On the heels of a scathing rebuke from members of Maryland’s Legislative Black Caucus over Maryland Governor Larry Hogan’s plans to build a municipal jail in Baltimore City with funds reserved for higher ed capital projects, Hogan has withdrawn his $480 million proposal and now supports new learning facilities at six state universities, including new buildings at Morgan State University, Coppin State University and the University of Maryland Eastern Shore.
The work of the black caucus and its reaction to the jail proposal was bittersweet. Many of the legislators stood in the state capitol in Annapolis and raised the kind of hell reminiscent of lawmakers like Parren Mitchell, Verda Welcome and Harry Cole. But, their work has revealed an unintended consequence. Months after a federal court judge ruled that Maryland’s proposal to remedy its illegal, separate-but-equal system of higher education for black and white students was inadequate and lacking specifics, black lawmakers have now helped schools like the University of Maryland — Baltimore County and the Southern Maryland Education Center to stay ahead of the four black colleges in presentation and appeal to potential students.
This help, and its unintended effect, is the latest chapter in an unseen but growing narrative of the caucus’ hands-off approach to the University of Maryland System’s duplication of signature HBCU programs, and the thousands of students and appropriation dollars HBCUs lost over the years as a result. In the years leading up to the filing of the lawsuit most black lawmakers were aware of the state’s predatory engagement with HBCUs, but did not publicly advocate for higher ed officials to obey the law, or to ensure racial equity.
Some legislators were privately supportive of the lawsuit, and others negotiated with former Governor Martin O’Malley in efforts to bring increased funding to the HBCUs as the case moved towards a decision in favor of the plaintiffs. Advocates like Senator Joan Carter Conway have publicly condemned the state’s stubbornness on HBCU development and has authored bills to counteract its impact, But it is the public emphasis on injustice, the good old-fashioned rabblerousing in the doors of the state house, that would have played a major role in building public awareness and support for the lawsuit, which now stands as a towering precedent for other states now scrambling to undo their decades of discrimination as a result of its outcome.
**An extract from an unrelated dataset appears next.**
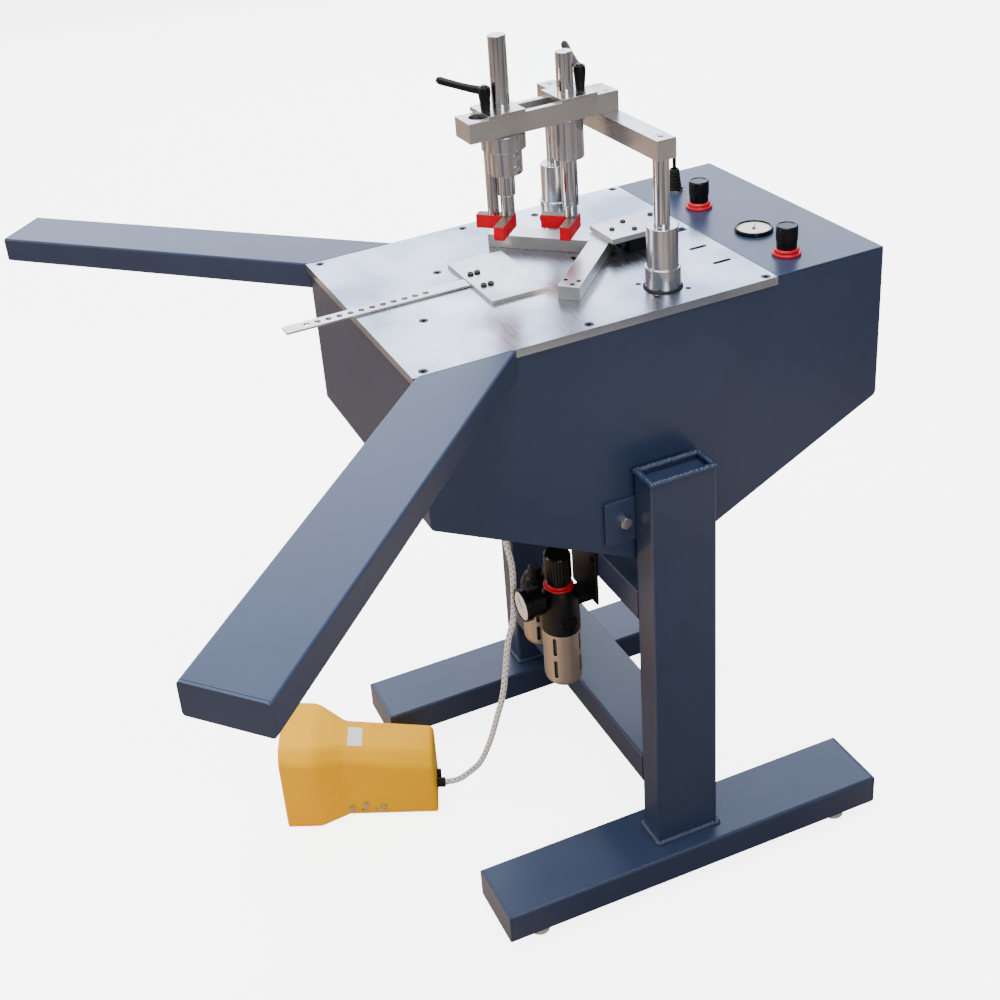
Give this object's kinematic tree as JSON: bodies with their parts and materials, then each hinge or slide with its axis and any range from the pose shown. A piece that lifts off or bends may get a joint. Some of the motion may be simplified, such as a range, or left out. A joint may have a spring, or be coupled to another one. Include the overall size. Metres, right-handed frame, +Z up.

All four of the state HBCUs — Bowie State, Coppin State, Morgan State and UMES, have been essential partners in the state’s industrial and economic fortunes for nearly 150 years. They all serve as development hubs for the state’s historic and contemporary brain trust on issues impacting black Marylanders, and each serves as an economic engine within the community where it is stationed.
But save for a handful of black college graduates and a white federal judge, there would be little to no record of public advocacy on behalf of these institutions when it comes preserving their constitutional right to grow within the context of a free marketplace, defined by race-neutral opportunities for all Marylanders.
So it is difficult to see these legislators, all of whom are genuine in their care for black communities throughout the state and their responsibility in representing their interests, celebrate a political victory that helps white institutions and higher ed outposts continue to outpace HBCUs in capital outlay and offerings. Yes, three HBCUs will get new buildings, but they remain at least 5–7 buildings behind every other predominantly white campus in the state, which now attracts the lion’s share of black high school graduates who look to matriculate at home.
And they remain steps behind white schools because black legislators didn’t speak up and speak out to preempt a historic lawsuit, and avoided doing so while it played out in the courts with the nation watching.
Obviously, politics doesn’t work as easily as the choice between standing in the public square on behalf of HBCU equity, versus sitting silently in house chambers and subcommittees. Support for any one issue on any given day can cost you votes and legislative clout for the rest a political career.
Morgan State President David Wilson was the only higher education leader who spoke publicly on the jail proposal, and said it was the “wrong symbolism” for Maryland’s legislative priorities. His remarks against the governor obviously set a tone for the black caucus on Hogan’s perceived lack of sensitivity for minorities in the city and throughout the state — a position that is much easier to take in opposition to a jail, when made against the backdrop of a lawsuit to eliminate Jim Crow-tinged higher ed policy.
That wrong symbolism extends to our black lawmakers, who missed the opportunity years ago to lead on a social justice issue that only in the last few year has fully revealed itself nationally in the forms of campus racism against black students, and efforts to merge and close HBCUs in states throughout the south.
If a new jail is deserving of black legislative voice, then certainly black students learning in an illegally-established system of higher education was just as worthy, if not more. It’s just too bad that politics is that complex, because who knows how it may have benefitted Maryland’s HBCUs, and the nation, if our officials had acted differently years ago.